Huawei's retention of a memory expansion slot is a positive move. Although you have to resort to the proprietary nanomemory cards, the lack of an expandable memory option is missing in many flagships.
Huawei's heat dissipation is not only good, but impressive. The Snapdragon 888 is considered to be a processor with particularly high heat development and I was really worried about thermal throttling in view of the thin casing. The phone heats up noticeably in Berlin's high summer with temperatures above 95°F, but the performance remained stable. This is confirmed by the 3D Mark stress test, which simulates a 20-minute continuous load.
|Huawei Mate Xs 2||OnePlus 10T (SD 8+ Gen 1)||OnePlus 10 Pro (SD 8 Gen 1)||Oppo Find X5 Pro (SD 8 Gen 1)||Samsung Galaxy S22 Ultra (Exynos 2200)|
|3DMark Wild Life||
|3DMark Wild Life stress test||
Overall, the Mate Xs 2 results in a performance level that you would expect from a $2,000 smartphone. However, the hardware is not quite as future-proof as other top smartphones in 2022. Frequent surfers in urban areas will also be annoyed by the lack of 5G support.

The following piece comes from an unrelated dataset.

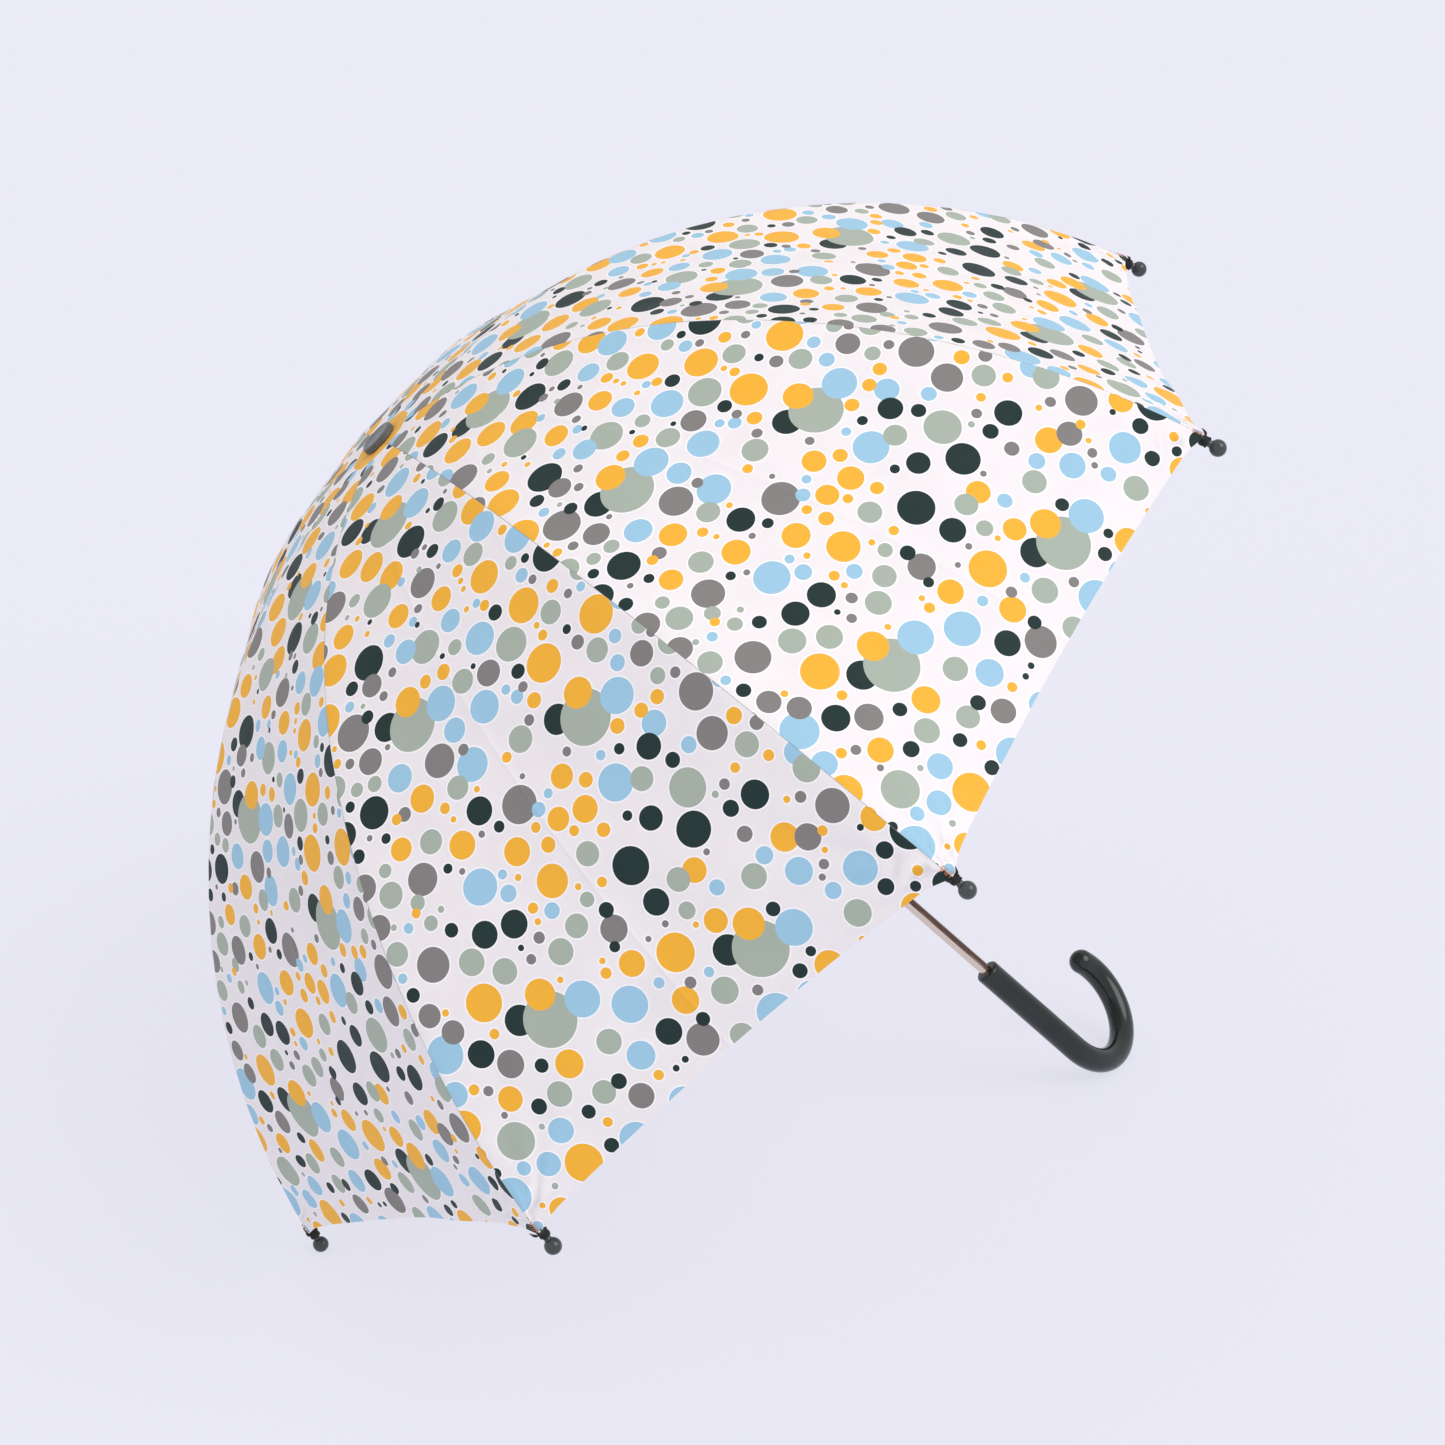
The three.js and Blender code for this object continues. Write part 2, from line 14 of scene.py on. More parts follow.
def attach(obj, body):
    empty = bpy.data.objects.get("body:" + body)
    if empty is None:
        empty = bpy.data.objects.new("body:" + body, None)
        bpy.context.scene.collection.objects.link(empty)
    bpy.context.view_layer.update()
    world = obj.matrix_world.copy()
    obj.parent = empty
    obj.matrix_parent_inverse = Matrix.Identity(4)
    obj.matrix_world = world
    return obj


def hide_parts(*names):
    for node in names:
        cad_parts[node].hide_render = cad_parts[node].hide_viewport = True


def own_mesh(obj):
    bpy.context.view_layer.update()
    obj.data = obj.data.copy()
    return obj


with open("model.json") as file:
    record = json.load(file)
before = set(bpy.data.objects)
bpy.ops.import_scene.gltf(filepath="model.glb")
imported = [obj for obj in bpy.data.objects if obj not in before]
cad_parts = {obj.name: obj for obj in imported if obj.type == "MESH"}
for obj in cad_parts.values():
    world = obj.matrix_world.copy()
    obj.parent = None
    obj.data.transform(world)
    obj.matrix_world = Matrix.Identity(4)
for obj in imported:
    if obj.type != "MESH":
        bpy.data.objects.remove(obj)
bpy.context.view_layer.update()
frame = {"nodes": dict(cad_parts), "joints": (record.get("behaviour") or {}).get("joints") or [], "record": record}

MM = 0.001

# ------------------------------------------------------------ dimensions, as in the CAD

RIBS = 8
GORE_ANGLE = 2 * math.pi / RIBS
HALF_GORE = GORE_ANGLE / 2
UPPER_LENGTH = 218 * MM
UPPER_RADIUS = 338 * MM
LOWER_LENGTH = 265 * MM
LOWER_RADIUS = 424 * MM
RIB_LENGTH = UPPER_LENGTH + LOWER_LENGTH
START_SLOPE = math.radians(-2)
START_RADIUS = 10.6 * MM
HOLE_RADIUS = 9 * MM  # hidden under the cap, and clear of it when the ribs fold
SAG_SPAN = 20.0  # a gore of width w dips by w * w / SAG_SPAN at its middle
HEM_RISE = 5 * MM
HEM_MARGIN = 3 * MM
CORNER_PULL = 4 * MM  # the hem's corners are sewn out to the tips
CORNER_SHARE = 0.12
RIB_DEPTH = 3.25 * MM
SHAFT_RADIUS = 3.5 * MM
CAP_RADIUS = 10.8 * MM
CAP_BOTTOM = 0.3 * MM
CAP_TOP = 4.1 * MM
CLEARANCE = 0.35 * MM
BALL_RADIUS = 4.6 * MM
TIP_OFFSET = 9.5 * MM
TIP_NECK_RADIUS = 2.1 * MM
HANDLE_RADIUS = 7.7 * MM
HANDLE_GAP = 226 * MM
GRIP_LENGTH = 81 * MM
CROOK_RADIUS = 34.5 * MM
CROOK_SWEEP = math.radians(197)
CROOK_TURN = math.radians(68.5)
STRAP_LENGTH = 120 * MM
STRAP_WIDTH = 16 * MM
STRAP_SIDE = 0.4

# ------------------------------------------------------------ where the umbrella lies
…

Camera: Perfect for selfies
The back of the Mate Xs 2 is adorned with a triple camera configuration. You can choose between a 50 MP main camera, a 13 MP ultra-wide-angle camera, and a telephoto camera with 8 megapixels resolution. The front-facing camera has a resolution of 10.7 megapixels—alternatively, you can also use the display on the back as a selfie monitor for the main camera.
What I liked:
- Good results during the day
- Very good selfies thanks to rear-view mirror feature
- Optical zoom with image stabilization
What I disliked:
- Case constantly gets in the way during photo taking sessions
- Poor night photo quality
- Technically not up-to-date
Here is what I would like to say in a nutshell: the camera of the Huawei Mate Xs 2 does not quite perform as expected in a $2,000 smartphone in 2022. For example, only the telephoto camera has optical image stabilization and there are too few custom features. Due to the construction, you also have the rare option of using the unused display as a selfie rear-view mirror when it remains folded. The smartphone is therefore very well suited for selfies.

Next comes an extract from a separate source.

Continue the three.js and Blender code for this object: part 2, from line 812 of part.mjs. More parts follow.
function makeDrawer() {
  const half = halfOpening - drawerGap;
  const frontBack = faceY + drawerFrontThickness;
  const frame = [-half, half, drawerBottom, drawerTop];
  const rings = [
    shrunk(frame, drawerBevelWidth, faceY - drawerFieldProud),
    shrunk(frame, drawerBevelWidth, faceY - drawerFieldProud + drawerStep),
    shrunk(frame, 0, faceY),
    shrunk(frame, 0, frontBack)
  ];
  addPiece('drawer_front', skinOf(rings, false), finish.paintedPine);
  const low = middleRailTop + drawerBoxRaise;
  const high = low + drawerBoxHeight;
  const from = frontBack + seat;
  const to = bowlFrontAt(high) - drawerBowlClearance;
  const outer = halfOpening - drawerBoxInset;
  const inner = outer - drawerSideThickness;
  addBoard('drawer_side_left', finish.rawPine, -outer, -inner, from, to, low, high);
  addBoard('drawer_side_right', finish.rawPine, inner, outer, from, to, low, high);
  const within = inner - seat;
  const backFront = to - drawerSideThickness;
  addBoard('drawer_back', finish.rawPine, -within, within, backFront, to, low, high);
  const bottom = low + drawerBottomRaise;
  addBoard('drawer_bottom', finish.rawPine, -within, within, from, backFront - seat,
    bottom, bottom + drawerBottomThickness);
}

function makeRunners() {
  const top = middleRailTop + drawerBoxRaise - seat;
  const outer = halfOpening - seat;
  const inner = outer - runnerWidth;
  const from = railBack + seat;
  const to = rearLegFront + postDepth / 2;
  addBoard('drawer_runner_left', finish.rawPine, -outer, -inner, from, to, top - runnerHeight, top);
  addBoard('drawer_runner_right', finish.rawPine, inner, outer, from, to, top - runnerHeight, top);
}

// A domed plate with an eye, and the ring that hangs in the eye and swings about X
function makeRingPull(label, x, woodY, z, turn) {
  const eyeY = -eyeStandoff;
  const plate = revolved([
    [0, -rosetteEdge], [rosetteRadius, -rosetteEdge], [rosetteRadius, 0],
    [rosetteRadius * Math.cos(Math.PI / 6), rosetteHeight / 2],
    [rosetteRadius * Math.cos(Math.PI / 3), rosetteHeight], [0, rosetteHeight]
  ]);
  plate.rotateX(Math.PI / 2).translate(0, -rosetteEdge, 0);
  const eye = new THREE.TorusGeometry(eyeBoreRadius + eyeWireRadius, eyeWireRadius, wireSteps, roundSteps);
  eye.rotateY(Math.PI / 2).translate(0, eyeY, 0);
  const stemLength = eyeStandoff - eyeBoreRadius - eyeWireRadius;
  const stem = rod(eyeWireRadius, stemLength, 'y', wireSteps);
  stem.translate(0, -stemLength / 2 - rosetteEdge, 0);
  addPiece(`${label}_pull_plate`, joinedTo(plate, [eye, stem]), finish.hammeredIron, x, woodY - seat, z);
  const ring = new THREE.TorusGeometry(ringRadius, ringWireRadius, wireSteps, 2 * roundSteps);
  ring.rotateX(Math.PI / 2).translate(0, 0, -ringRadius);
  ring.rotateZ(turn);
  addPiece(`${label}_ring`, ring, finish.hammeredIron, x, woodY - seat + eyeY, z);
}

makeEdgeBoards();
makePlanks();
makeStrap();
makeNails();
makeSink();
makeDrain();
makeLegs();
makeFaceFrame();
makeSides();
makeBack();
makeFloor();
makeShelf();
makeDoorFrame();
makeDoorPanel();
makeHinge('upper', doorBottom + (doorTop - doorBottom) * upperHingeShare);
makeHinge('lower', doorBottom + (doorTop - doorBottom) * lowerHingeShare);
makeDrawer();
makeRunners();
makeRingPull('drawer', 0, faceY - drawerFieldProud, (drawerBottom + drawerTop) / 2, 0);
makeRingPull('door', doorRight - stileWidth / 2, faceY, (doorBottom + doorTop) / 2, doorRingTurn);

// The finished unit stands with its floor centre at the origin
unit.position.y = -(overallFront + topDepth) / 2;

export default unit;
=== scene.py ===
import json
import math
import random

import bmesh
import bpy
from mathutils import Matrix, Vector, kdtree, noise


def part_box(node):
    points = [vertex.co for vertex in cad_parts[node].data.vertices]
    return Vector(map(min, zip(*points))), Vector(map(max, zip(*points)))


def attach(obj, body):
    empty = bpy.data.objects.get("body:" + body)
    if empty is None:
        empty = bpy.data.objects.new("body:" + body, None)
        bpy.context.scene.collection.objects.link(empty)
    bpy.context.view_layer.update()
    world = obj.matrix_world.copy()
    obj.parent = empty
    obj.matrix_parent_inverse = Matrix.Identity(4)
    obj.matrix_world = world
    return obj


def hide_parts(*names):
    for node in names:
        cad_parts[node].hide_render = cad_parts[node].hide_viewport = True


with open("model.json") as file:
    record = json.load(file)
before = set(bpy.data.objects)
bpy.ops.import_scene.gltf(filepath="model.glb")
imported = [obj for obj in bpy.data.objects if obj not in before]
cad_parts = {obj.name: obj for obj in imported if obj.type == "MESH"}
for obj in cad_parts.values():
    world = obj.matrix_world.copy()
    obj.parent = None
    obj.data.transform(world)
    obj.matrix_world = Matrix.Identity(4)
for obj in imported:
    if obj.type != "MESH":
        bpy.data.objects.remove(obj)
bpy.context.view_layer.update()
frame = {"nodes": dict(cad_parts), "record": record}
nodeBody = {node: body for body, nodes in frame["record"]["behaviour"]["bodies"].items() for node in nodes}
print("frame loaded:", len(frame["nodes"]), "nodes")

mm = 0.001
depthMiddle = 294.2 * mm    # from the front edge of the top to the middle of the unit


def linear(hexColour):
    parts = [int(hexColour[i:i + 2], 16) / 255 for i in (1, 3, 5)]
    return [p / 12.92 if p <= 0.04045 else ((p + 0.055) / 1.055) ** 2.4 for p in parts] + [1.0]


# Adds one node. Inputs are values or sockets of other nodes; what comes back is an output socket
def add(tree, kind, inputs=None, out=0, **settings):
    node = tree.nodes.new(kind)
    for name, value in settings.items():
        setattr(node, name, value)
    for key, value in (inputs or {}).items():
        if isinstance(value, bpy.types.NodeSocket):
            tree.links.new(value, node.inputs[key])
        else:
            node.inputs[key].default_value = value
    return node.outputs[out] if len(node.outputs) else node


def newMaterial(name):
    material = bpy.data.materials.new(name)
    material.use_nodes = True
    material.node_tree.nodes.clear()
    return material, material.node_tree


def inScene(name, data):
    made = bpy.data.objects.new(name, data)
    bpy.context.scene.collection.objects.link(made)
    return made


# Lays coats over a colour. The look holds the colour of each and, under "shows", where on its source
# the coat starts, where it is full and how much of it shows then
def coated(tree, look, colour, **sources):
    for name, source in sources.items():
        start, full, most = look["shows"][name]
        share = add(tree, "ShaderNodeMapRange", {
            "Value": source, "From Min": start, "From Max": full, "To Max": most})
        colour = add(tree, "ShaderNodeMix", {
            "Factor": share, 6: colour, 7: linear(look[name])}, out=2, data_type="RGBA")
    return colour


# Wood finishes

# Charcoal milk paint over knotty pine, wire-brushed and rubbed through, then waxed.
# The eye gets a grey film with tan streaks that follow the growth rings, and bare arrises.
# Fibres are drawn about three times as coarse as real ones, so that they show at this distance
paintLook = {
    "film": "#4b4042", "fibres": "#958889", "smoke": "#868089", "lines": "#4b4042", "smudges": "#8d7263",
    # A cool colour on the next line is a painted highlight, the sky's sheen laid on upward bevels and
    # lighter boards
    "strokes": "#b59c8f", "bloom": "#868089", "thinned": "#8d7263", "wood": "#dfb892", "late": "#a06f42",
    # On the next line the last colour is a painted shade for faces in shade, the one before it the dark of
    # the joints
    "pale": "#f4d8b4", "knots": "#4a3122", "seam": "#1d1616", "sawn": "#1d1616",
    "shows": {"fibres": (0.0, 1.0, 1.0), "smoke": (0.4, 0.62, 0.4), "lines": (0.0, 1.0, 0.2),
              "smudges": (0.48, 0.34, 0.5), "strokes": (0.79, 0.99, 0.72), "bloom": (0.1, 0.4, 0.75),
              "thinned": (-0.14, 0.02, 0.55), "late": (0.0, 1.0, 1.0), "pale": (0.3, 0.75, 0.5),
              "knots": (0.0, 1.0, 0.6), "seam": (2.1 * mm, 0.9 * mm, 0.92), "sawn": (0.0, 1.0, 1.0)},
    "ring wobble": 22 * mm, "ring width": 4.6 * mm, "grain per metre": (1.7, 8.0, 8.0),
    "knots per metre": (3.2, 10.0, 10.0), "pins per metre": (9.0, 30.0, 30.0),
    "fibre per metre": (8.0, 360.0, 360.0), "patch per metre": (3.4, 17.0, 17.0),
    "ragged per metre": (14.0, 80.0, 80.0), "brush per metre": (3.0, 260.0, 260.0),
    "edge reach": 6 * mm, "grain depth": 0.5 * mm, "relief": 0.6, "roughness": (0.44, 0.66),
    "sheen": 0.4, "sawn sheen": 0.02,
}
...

However, Huawei's operating concept caused problems here again. If you take pictures with the display open and have the case installed, it constantly gets in the way of the frame. To avoid this from happening is an awkward process. To show how this looks like, you can find some sample photos with in my picture gallery. If you remember how superior Huawei's smartphone cameras once were, the overall results are sobering.
Battery: Second biggest weakness of the Mate Xs 2
The battery of the Huawei Mate Xs 2 has a 4,880 mAh capacity, which sounds impressive at first. However, the 7.8-inch display and the Snapdragon 888 SoC are demanding customers when it comes to energy consumption. Quick-charging works at 67-watts via the included power adapter, but you will have to live without wireless charging.
What I liked:
- Large battery capacity
- Fastest quick-charging among foldables
What I disliked:
- Battery life is only moderate (5 hours in the benchmark)
- No wireless charging support
As a hybrid between a smartphone and a foldable, we have to assess the battery capacity of the Mate Xs 2 a bit differently. This is because the 7.8-inch AMOLED display with a 120 hertz refresh rate needs more power than the displays of most conventional smartphones. What is exciting here is that, unlike Samsung's Z Fold 3, there is no secondary display. Half of the primary display is only turned on half when it is folded over.
In the battery benchmark with the smartphone left open, the battery life is below average at just over five hours. However, PC Mark simulates a permanent use of the phone. In everyday use, you can expect a runtime of one day if you pay a bit of attention to the battery and react accordingly. An example:
On a regular work day, I went to a park around 7 p.m. and used the Mate Xs 2 to read articles in the Chrome browser. Although the Mate Xs 2 made it through the day with over 70 percent, the capacity dropped to below 40 percent after half an hour of reading on the large display. So you have to be a bit careful not to overuse the benefits of the foldable when there is no nearby power outlet (or carry a power bank with you).
Charging speed Mate Xs 2
|10 %||Starting point|
|20 %||6.3 minutes|
|50 %||38 minutes|
|75 %||50 minutes|
|100 %||65 minutes|
Charging happens at 67 watts, but is not too effective in reality. You can view the results with the original charger in the table above. Wireless charging is not available.
For a technology fan, the Huawei Mate Xs 2 is really impressive. The operating concept works, the build quality is top notch, and even the handling of the EMUI operating system on the foldable display is impressive. However, this enthusiasm is so short-lived that trying it out in the technology store is almost enough.
During my review, I didn't even leave my personal iPhone 13 mini at home. This is because the Mate Xs 2 is too functionally limited without Google services for me to do everything I need in everyday life with it. Furthermore, handling the device when using the recommended protective case is a cumbersome experience.
As a $2,000 flagship, the foldable is also technically outdated, which is especially evident in the cameras in everyday use. The long list of precautions on Huawei's homepage also made me doubt the phone's longevity. After all, the Mate Xs 2 is not waterproof, consists largely of a scratch-sensitive display, and should not be opened at low temperatures.
Foldables actually offer added value in everyday use, but heavy users benefit from it most of all. And Samsung's new foldable generation, which will be introduced in August 2022, is most likely the better choice for them.